For a competitive game yes, and even that can be bypassed with DMA. https://en.wikipedia.org/wiki/Direct_memory_access
https://www.youtube.com/watch?v=RwzIq04vd0M
https://www.youtube.com/watch?v=PY41wMvwrLQ
The more effective approach, in this game, is server side checks. It should, with proper safeguarding, check the statistical max of what can be obtained in a 45 min session as it relates to currency. It should be able to check if a value is higher than possible for the premium currency. It should be able to check if a strategem is effectively maxing its cooldown instead of being on repeat over and over. With a sophisiticated algorithm, it could, theoretically track damage taken against the damage received, and even positional movement for speed hacking.
But hey, Gameguard hasnt been bypassed already, has it? (ps, yes, it has)
nPGG was the easiest, harshest and, frankly, stupidest way to do it.
I often think its a byproduct of the negation effect.
If you tell your child not to put their hand on the stove, they are going to want to do it, just to see if its all that bad.
Deliberately putting this anti-cheat solution has the same effect, it effectively invites people who might not ordinarily cheat in a PVE game to try and break it because, well, they were told not to, and then its a challenge.
Thats not true.
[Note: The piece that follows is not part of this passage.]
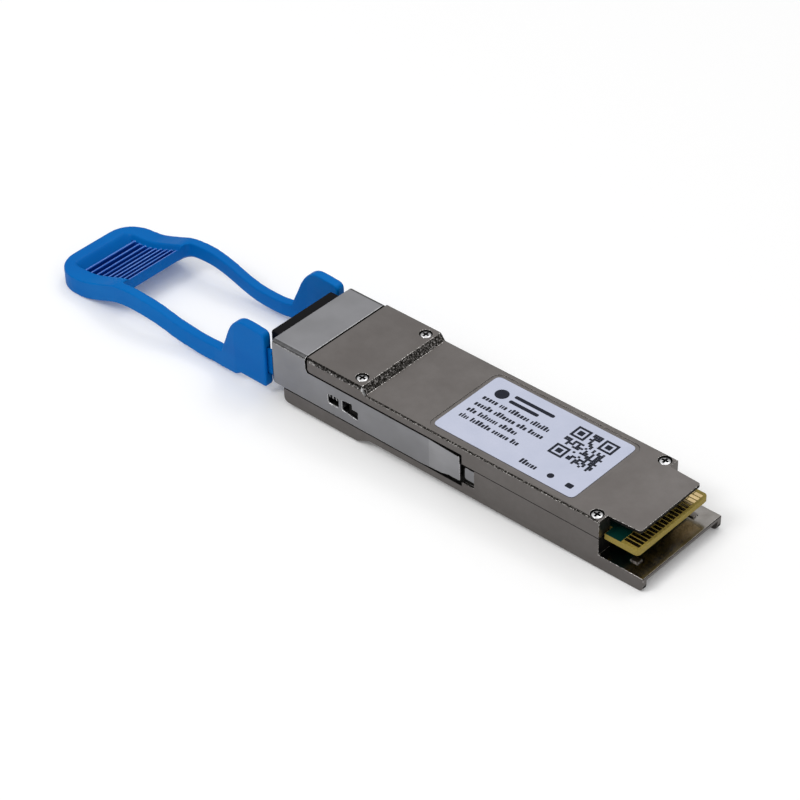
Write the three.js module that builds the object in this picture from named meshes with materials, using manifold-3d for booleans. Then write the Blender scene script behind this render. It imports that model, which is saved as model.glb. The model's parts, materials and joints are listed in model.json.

Anti-cheat does not have to be kernel level to be effective as long as behaviour and patterns are checked server side (as many MMO's do).
There is this ex-blizzard employee with a ton of hacking experience who was the one that banned over 2 million WoW cheaters that explains it in good detail: https://www.youtube.com/@PirateSoftware
There is just one issue: You would need someone, or a team, capable of reacting to odd patterns, fingerprints and more to ban and block people.
So a more easier or effective 'hand-off' approach, is to just put in a kernel-level 'check' program that constantly and continously scans the memory, services and .dll's to pick up on stuff that 'should not be running together with the game'.
if you find a cheater and it is positively identified without any doubt this person is cheating
move him to a separate server - he will keep playing the game with his loust cheats totaly separated from legit players - you dont take away the product from him and he will not be polluting ♥♥♥♥♥♥♥♥ games anymore
right now it looks like they will cheat - AC will get up to date - they will wait for updated cheats and then go cheat again until AC is up to speed and the cycle goes again and again
let people cheat - let them do it - the more open they do it the better cause it will be easier to sort them out from the rest of players - then grab those accounts and move them to cheater server and let them have a blast there totaly separated from clean playerbase
totaly possible since playing at all with this game needs server connection - developer would be able to "reroute" cheaters to a special server designed to contain them there
just implement a good reporting system so that playerbase can efficently clean up the dirt that they encounter - good way would be that if player is reported - the game get some vide recording that can be reviewed to see if the claim is valid
nothing better comes to mind but I am open for any good suggestions that people can come up with - share them with us
*Looks at when troll activity starts up*
"It all makes sense now." - Arthur Morgan, circa 1899
cause you significantly lower the odds of them trying to come back to legit player pool - if they can play the game - there is less incetive for them to try it
why take the game they paid for when you can just separate them and let them play the game?
you say waste of money - on what basis you claim it would be a significant financial burden?
also you call it bad joke - but it has been done already in games so... clearly not a joke to everyone
And all the other more subtle cheaters will still cheat with this awful software since they probably will buy theyr cheats from someone more professional.
So what exactly does this anti-cheat software do for normal players? It will catch the cheaters every other software would have catched aswell and wont catch the more advanced ones while putting every normal player potentially in harms way ...
And whats even more important - this is a PVE game so most people will either not care much about cheater and cheaters also have less reason to cheat in the first place.